Whatever the drawbacks, proponents of online teaching point to some tangible advantages over classroom tuition. Class sizes are generally smaller, allowing more individual attention and less disruption.

According to Murray, “it’s been fascinating to see how the faculty has really changed their course material to leverage what’s possible.” She cites electronic tools that help teams conduct simulations and surveys.

Francis says that Fuqua’s students have responded enthusiastically to the CDs provided by the school. “It’s a very flexible and accommodating way to learn the material,” she says, noting that students can repeatedly review modules. Some use them to study on plane trips. Polycom, which supplies the technology used by Queen’s and Cornell, provides virtual meeting rooms not only for the entire class but also for small break-out groups.

Polycom says that its “immersive telepresence solution” provides real-life dimensions, allowing participants to read each other’s body language on the screen. Another product, known as “eagle-eye director” uses two high-definition cameras that automatically zoom in on the person who is speaking, thus eliminating much of the “sea-sickness” common in manual camera systems.

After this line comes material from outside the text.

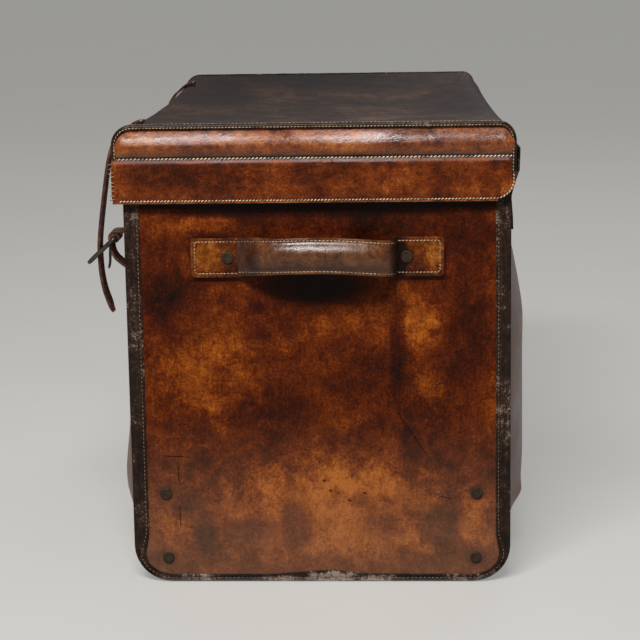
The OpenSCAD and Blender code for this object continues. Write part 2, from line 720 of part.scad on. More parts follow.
// The tongue: a loop round the heel bar and a bent point that hangs from it
tongue_eye = 1.8;
tongue_line = [[3.2, -3], [6.8, -10], [7.8, -18], [8.2, -27], [10, -35]];
module buckle_tongue() on_bar() difference() {
    along_y(-tongue_t / 2, tongue_t) union() {
        circle(d = rod_d + 2 * pin_gap + 2 * tongue_eye);
        polygon(thick_path([for (p = tongue_line) [-p[0], p[1]]], tongue_t));
    }
    translate([0, tongue_t, 0]) rotate([90, 0, 0]) cylinder(d = rod_d + 2 * pin_gap, h = 2 * tongue_t);
}
module right_buckle_tongue() color("#3c3a38") buckle_tongue();
module left_buckle_tongue() color("#3c3a38") left() buckle_tongue();

// The chape: leather folded round the heel bar, slotted for the tongue and sewn on the wall
chape_drop = 34;
chape_rise = 14;
// The fold's lower ply hangs from the bar and comes back to the wall
ply_line = [[-4, -5], [-4.6, -12], [-3, -18], [3, -25], [bar_off - 4, -31]];
// Height of the tongue's slot below the bar
slot_drop = 14;
module chape() {
    fold_r = rod_d / 2 + pin_gap + 2 * chape_t;
    slot_w = tongue_t + 2;
    wall_sheet(-1, [for (z = [bar_z + chape_rise, bar_z, bar_z - chape_drop / 2, bar_z - chape_drop]) [0, z]],
        [for (i = [-1, 0, 1]) -strap_y + i * chape_w / 2], -seat - pin_gap - chape_t, -seat - pin_gap);
    on_bar() difference() {
        along_y(-chape_w / 2, chape_w) union() {
            circle(r = fold_r);
            translate([0, -fold_r + over]) square([bar_off - seat - chape_t / 2, 2 * fold_r - 4]);
            polygon(thick_path(ply_line, chape_t));
        }
        rotate([90, 0, 0]) translate([0, 0, -chape_w])
            cylinder(d = rod_d + 2 * pin_gap, h = 2 * chape_w);
        translate([-bar_off - 5, -slot_w / 2, -slot_drop]) cube([2 * bar_off - 3, slot_w, 3 * slot_drop]);
    }
}
module right_chape() color("#5a2c14") chape();
module left_chape() color("#5a2c14") left() chape();

front_wall();
back_wall();
bottom_panel();
right_end_panel();
left_end_panel();
right_end_binding();
left_end_binding();
mouth_binding();
base_board();
front_lining();
back_lining();
right_lining();
left_lining();
floor_lining();
right_divider();
left_divider();
divider_edgings();
floor_battens();
corner_angles();
corner_rivets();
right_handle_grip();
right_handle_core();
right_handle_tabs();
right_handle_rivets();
left_handle_grip();
left_handle_core();
left_handle_tabs();
left_handle_rivets();
hinge_leather();
right_chape();
left_chape();
right_buckle_frame();
left_buckle_frame();
right_buckle_tongue();
left_buckle_tongue();
lid_wrap();
lid_right_end();
lid_left_end();
lid_right_band();
lid_left_band();
lid_front_band();
lid_right_welt();
lid_left_welt();
lid_hinge_flap();
lid_lining();
strap_roots();
right_strap_tail();
left_strap_tail();
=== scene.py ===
"""An old leather boot trunk with a skirted lid, two straps and a bowed handle on each end."""
import json
import math

import bmesh
import bpy
from mathutils import Matrix, Quaternion, Vector, noise


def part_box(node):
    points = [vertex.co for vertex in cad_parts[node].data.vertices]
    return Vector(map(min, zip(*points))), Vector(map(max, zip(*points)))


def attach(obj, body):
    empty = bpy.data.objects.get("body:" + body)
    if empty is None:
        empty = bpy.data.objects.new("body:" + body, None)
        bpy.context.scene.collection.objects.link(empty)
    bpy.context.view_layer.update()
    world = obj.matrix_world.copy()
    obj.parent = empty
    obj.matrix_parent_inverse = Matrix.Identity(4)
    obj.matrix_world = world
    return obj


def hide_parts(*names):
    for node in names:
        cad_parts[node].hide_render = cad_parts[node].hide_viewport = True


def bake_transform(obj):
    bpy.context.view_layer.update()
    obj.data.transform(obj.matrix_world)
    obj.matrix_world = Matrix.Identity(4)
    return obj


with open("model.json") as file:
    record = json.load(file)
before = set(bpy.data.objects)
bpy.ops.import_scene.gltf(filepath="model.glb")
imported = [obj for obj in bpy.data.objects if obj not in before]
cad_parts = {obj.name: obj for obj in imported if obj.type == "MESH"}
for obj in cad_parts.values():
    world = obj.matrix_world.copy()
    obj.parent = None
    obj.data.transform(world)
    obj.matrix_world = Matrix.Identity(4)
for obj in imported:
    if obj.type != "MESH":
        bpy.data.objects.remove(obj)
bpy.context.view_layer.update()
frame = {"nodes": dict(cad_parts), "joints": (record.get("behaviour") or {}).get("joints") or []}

# The camera looks at the trunk's right end from a little above, through a long lens.
pitch, yaw, roll = (math.radians(angle) for angle in (14.03, -2.14, -0.89))
camera = bpy.data.objects.new("camera", bpy.data.cameras.new("camera"))
camera.data.sensor_width = 36
camera.data.lens = 82.97
camera.location = (0.0563, -1.7519, 0.6506)
aim = Vector((math.sin(yaw) * math.cos(pitch), math.cos(yaw) * math.cos(pitch), -math.sin(pitch)))
camera.rotation_mode = "QUATERNION"
camera.rotation_quaternion = aim.to_track_quat("-Z", "Y") @ Quaternion((0, 0, 1), roll)
bpy.context.scene.collection.objects.link(camera)
bpy.context.scene.camera = camera
bpy.context.scene.view_settings.view_transform = "Standard"


# A pale matt floor with a faint cloudiness.
def srgb(red, green, blue):
    """A colour written as it looks, from 0 to 255, in the linear numbers that shaders take."""
    shares = [c / 255 for c in (red, green, blue)]
    return tuple(c / 12.92 if c < 0.04 else ((c + 0.055) / 1.055) ** 2.4 for c in shares) + (1,)


class Socket:
    """An output of a material's node, with sums and products that add Math nodes."""

    def __init__(self, tree, output):
        self.tree = tree
        self.output = output

    def node(self, kind, inputs=None, result=0, stops=(), **settings):
        """Another node of the same material: its settings, then its colour stops and inputs."""
        made = self.tree.nodes.new("ShaderNode" + kind)
        for name, value in settings.items():
            setattr(made, name, value)
        for place, colour in stops:
            made.color_ramp.elements.new(place).color = colour
        for end in (0, -1) if stops else ():
            made.color_ramp.elements.remove(made.color_ramp.elements[end])
        for name, value in (inputs or {}).items():
            if isinstance(value, Socket):
                self.tree.links.new(value.output, made.inputs[name])
            else:
                made.inputs[name].default_value = value
        return Socket(self.tree, made.outputs[result])

    def math(self, operation, *others):
        return self.node("Math", dict(enumerate((self,) + others)), operation=operation)

    def __add__(self, other):
        return self.math("ADD", other)

    def __sub__(self, other):
        return self.math("SUBTRACT", other)

    def __mul__(self, other):
        return self.math("MULTIPLY", other)

    def __rsub__(self, other):
        return self * -1 + other

    __radd__ = __add__
    __rmul__ = __mul__

    def step(self, low, high):
        """0 where this is under low and 1 over high, with a soft edge between them."""
        return self.node("MapRange", {"Value": self, "From Min": low, "From Max": high},
                         interpolation_type="SMOOTHSTEP")

    def over(self, under, colour):
        """The colour under, painted over with a colour where this mask is 1."""
        return self.node("Mix", {0: self, 6: under, 7: colour}, result=2, data_type="RGBA")

    def clouds(self, size, detail=4, rough=0.6, twist=0, stretch=(1, 1, 1)):
        """Noise with features of this size in millimetres, longer where stretch is above 1."""
        scaled = self.node("Mapping", {"Vector": self, "Scale": [1 / s for s in stretch]})
        return scaled.node("TexNoise", {"Vector": scaled, "Scale": 1000 / size, "Detail": detail,
                                        "Roughness": rough, "Distortion": twist})

    def near(self, centre, reach, core=0.25, turn=0):
        """1 at a point, fading to 0 at a reach along each axis, both in millimetres."""
        moved = self.node("Mapping", {"Vector": self, "Location": [c / 1000 for c in centre],
                                      "Rotation": (0, turn, 0),
                                      "Scale": [r / 1000 for r in reach]}, vector_type="TEXTURE")
        return 1 - moved.node("VectorMath", {0: moved}, result=1, operation="LENGTH").step(core, 1)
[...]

Marci Powell, Polycom’s global education director, says that such technological advances have made business schools less hesitant about using online tools. As a result, students are increasingly willing to pay full price for online tuition.

Both Queen’s and UNC charge close to $90,000 for their online programmes. Schools that have embraced distance learning see it as a way of accelerating the globalisation of business education. For example, Queen’s is assessing opportunities for team-based courses in India and Latin America.

According to Shackelford of Kenan-Flagler, “we’re expending a lot of time, a lot of money and a lot of energy on what we believe is the vanguard of business education.”

Pearman in Bermuda agrees, predicting that when his three-year-old daughter graduates from high school, “she’ll have to decide whether to go to university or cyber-college.”